Kushan Mitra: I generally think the car companies have to get involved as well; the team sponsors have to get involved. Other than Vodafone, no other team sponsor has really been involved. Also gets a matter of pride going. I mean, the circuit, the race organizers and Airtel; the fact that this is the Indian Grand Prix; this is taking place in India; it is a matter of pride for all Indians that something like this exists.

Shruti Verma Singh: Quickly respond to that Mr Zaidi, it is your chance to really put yourself out there and you know, talk about patriotism a bit, encourage people to come this year.
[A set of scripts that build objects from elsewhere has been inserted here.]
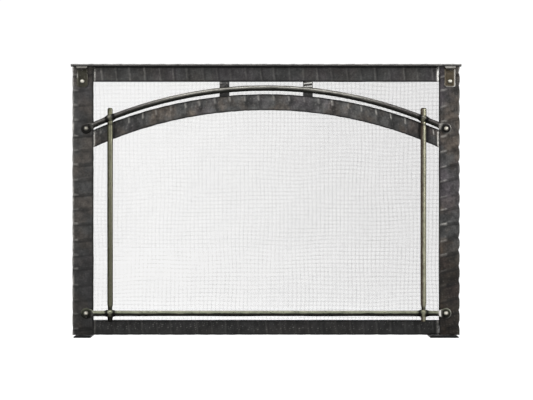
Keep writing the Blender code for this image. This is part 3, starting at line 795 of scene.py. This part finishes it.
def make_cross_rods():
    rod_y = middle(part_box("left_upright_rod"), AXIS_Y)
    upright_x = [middle(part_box(f"{side}_upright_rod"), AXIS_X) for side in SIDES]
    pad_x = middle(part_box("arch_rod_rivet_right"), AXIS_X)
    pad_z = middle(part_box("arch_rod_rivet_right"), AXIS_Z)
    radius = ARCH_ROD_RADIUS
    centre_z = arch_rod_centre(pad_x, pad_z)
    half_length = radius * math.asin(pad_x / radius) + PAD_RADIUS
    eyes = [radius * math.asin(x / radius) for x in upright_x]
    (x, y, z), marks = cross_rod_grid(half_length, eyes, (0.35, 0.45), 0.0042, 0.0, 0.9, 71)
    ring = radius + z
    points = np.stack(
        [ring * np.sin(x / radius), rod_y + y, centre_z + ring * np.cos(x / radius)], axis=-1
    )
    # Painted lit on its upper front and black as shade underneath.
    finish = side_lit_rod(
        "arch_rod_finish", (0, -0.35, 0.94), (0.23, 0.222, 0.20), BLACK, 0.08, 0.64,
        ("X", 0.20, 0.34), (0.072, 0.066, 0.064),
    )
    stand_forged("arch_rod", points, finish, marks, "forged_rod")

    height = middle(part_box("bottom_rod_rivet_right"), AXIS_Z)
    half_length = pad_x + PAD_RADIUS
    (x, y, z), marks = cross_rod_grid(half_length, upright_x, (0.22, 1.0), 0.0042, 0.20, 1.8, 72)
    # A painted glint below the left pad of the bottom rod.
    glint = np.exp(-(((x + pad_x) / 0.0016) ** 2) - ((z + 0.0095) / 0.0016) ** 2)
    at_least(marks, "wear", 0.8 * glint)
    points = np.stack([x, rod_y + y, height + z], axis=-1)
    # Painted lit on its upper front and black as shade underneath.
    finish = side_lit_rod(
        "bottom_rod_finish", (0, -0.45, 0.9), (0.235, 0.242, 0.180), BLACK, 0.30, 0.70,
        ("X", 0.22, 0.40), (0.205, 0.212, 0.155),
    )
    stand_forged("bottom_rod", points, finish, marks, "forged_rod")


def upright_grid(length, lower_eye, collar, top, tail_darkness, seed):
    """Local grids of an upright rod, with a soft bead under the upper eye and its top's own size.

    It is drawn thinner and painted in shade just above its lower eye and at its bead; tail_darkness
    darkens it below that eye.
    """
    dome = 0.0045
    cap = dome * (1 - np.cos(np.linspace(0.12, math.pi / 2, 9)))
    shaft = np.linspace(dome, length - dome, int(length / UPRIGHT_ROD_STEP))[1:-1]
    stations = np.concatenate([cap, shaft, (length - cap)[::-1]])
    from_end = np.minimum(stations, length - stations)
    inside = np.clip(dome - from_end, 0, dome) / dome
    radius = ROD_RADIUS * (0.25 + 0.75 * np.sqrt(np.clip(1 - inside**2, 0, 1)))
    above = smooth_step((stations - collar - 0.016) / 0.010)
    radius = radius * (1 + above * (top - 1))
    radius = radius * (1 - 0.10 * bell(stations - collar, 0.0022))
    radius = radius * (1 - 0.22 * (1 - smooth_step(stations / 0.016)))
    radius = radius * (1 - 0.24 * bell(stations - lower_eye - 0.012, 0.008))
    none = np.zeros_like(stations)
    x, y, z = rod_grid(stations, radius, radius, none, none, seed)
    # Painted shade in the crease at the bead and in the narrowing above the lower eye.
    crease = 0.75 * bell(stations - collar, 0.0026)
    neck = 0.75 * bell(stations - lower_eye - 0.012, 0.007)
    tail = tail_darkness * smooth_step((lower_eye - stations) / 0.006)
    marks = {
        "wear": np.zeros_like(x),
        "soot": np.repeat(np.maximum(crease, neck + tail)[:, None], x.shape[1], axis=1),
    }
    return (x, y, z), marks


def make_upright_rods():
    pad_x = middle(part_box("arch_rod_rivet_right"), AXIS_X)
    pad_z = middle(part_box("arch_rod_rivet_right"), AXIS_Z)
    arch_centre = arch_rod_centre(pad_x, pad_z)
    bottom_rod_z = middle(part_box("bottom_rod_rivet_right"), AXIS_Z)
    # Each upright is painted lit where it faces front and right, and dark as shade on its left.
    looks = {
        "left": (81, 0.90, 0.95, ((0.35, -0.94, 0), OLIVE, OLIVE_BLACK, 0.56, 0.96, 0.45)),
        "right": (82, 1.10, 0.10, ((0.42, -0.90, 0), PALE_OLIVE, BROWN_BLACK, 0.62, 0.98, 0.80)),
    }
    for side, (seed, top, tail_darkness, look) in looks.items():
        facing, bright, dark, dim_at, bright_at, left_below = look
        finish = side_lit_rod(
            f"{side}_rod_finish", facing, bright, dark, dim_at, bright_at, ("Z", 0.52, 0.08),
            scaled(bright, left_below),
        )
        node = f"{side}_upright_rod"
        low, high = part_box(node)
        centre_x, centre_y = (low.x + high.x) / 2, (low.y + high.y) / 2
        eye_z = arch_centre + math.sqrt(ARCH_ROD_RADIUS**2 - centre_x**2)
        collar = eye_z - low.z - ROD_RADIUS - EYE_SWELL - 0.005
        lower_eye = bottom_rod_z - low.z
        (x, y, z), marks = upright_grid(high.z - low.z, lower_eye, collar, top, tail_darkness, seed)
        points = np.stack([centre_x + z, centre_y + y, low.z + x], axis=-1)
        stand_forged(node, points, finish, marks, "forged_rod")


# ---------------------------------------------------------------- rivets, clips, screws
def dome_profile(radius, height, shank_radius, grip):
    """A snap head with a soft rim, and the shank below it."""
    profile = [(0.0002, -grip), (shank_radius, -grip), (shank_radius, -0.0001)]
    profile.append((0.96 * radius, 0.0))
    for angle in np.radians(np.linspace(8, 89.5, 12)):
        profile.append((radius * math.cos(angle) ** 0.85, height * math.sin(angle) ** 0.95))
    return profile


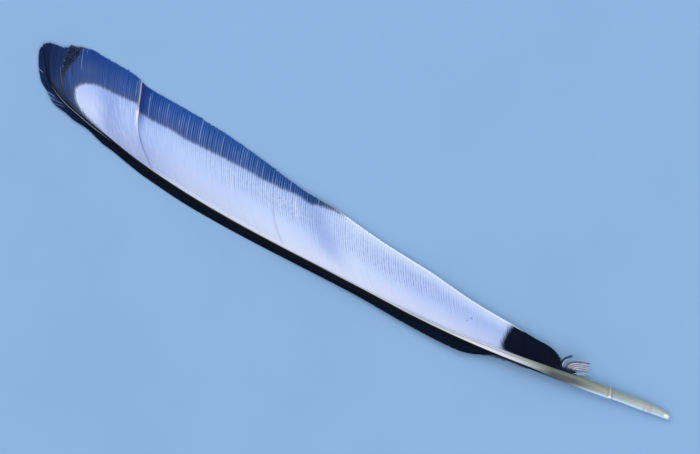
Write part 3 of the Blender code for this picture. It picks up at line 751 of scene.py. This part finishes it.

Probably it's too late for the FIA. But, you know, you've got ten days to go.

Askari Zaidi: See, the thing is that the nationalistic aspect of our project, this Buddh International Circuit, is very much visible. This facility will encourage young Indians to take to motorsport and some sponsors, some advertisers, will also back them. Why not an Indian be based here and be supported by various companies?

Shruti Verma Singh: Well, ticket sales yet to happen the way they did last year; but unpredictable like the races, one never knows where that could go by the 26th. Well on that note, thank you gentlemen for joining us on All About Ads.

INTERNATIONAL SEGMENT

Shruti Verma Singh: Now the best part, the international segment. It was Super Sunday for the Austrian energy drink company, Red Bull, not just at the Korean Grand Prix circuit but also for this particular jump which generated almost, we're told, hundred million pounds of free publicity. Have a look.

Felix Baumgartner (Pilot): Learn to love what you've been taught to fear. Since I was a little kid, I've been told don't fall off anything, don't go too close to the edge. I wanted to see what's behind this edge. I mean, I've been working so hard for the last 12 years to develop my skills and take it to another dimension and I think with this project, I definitely reached the peak locking myself in a pressure capsule and going up to 130,000 feet. And I am going to slide the door open bail out and I am going to be the first human person in free fall just breaking the speed of sound. To me Red Bulls Stratos Project is the biggest thing that I can do.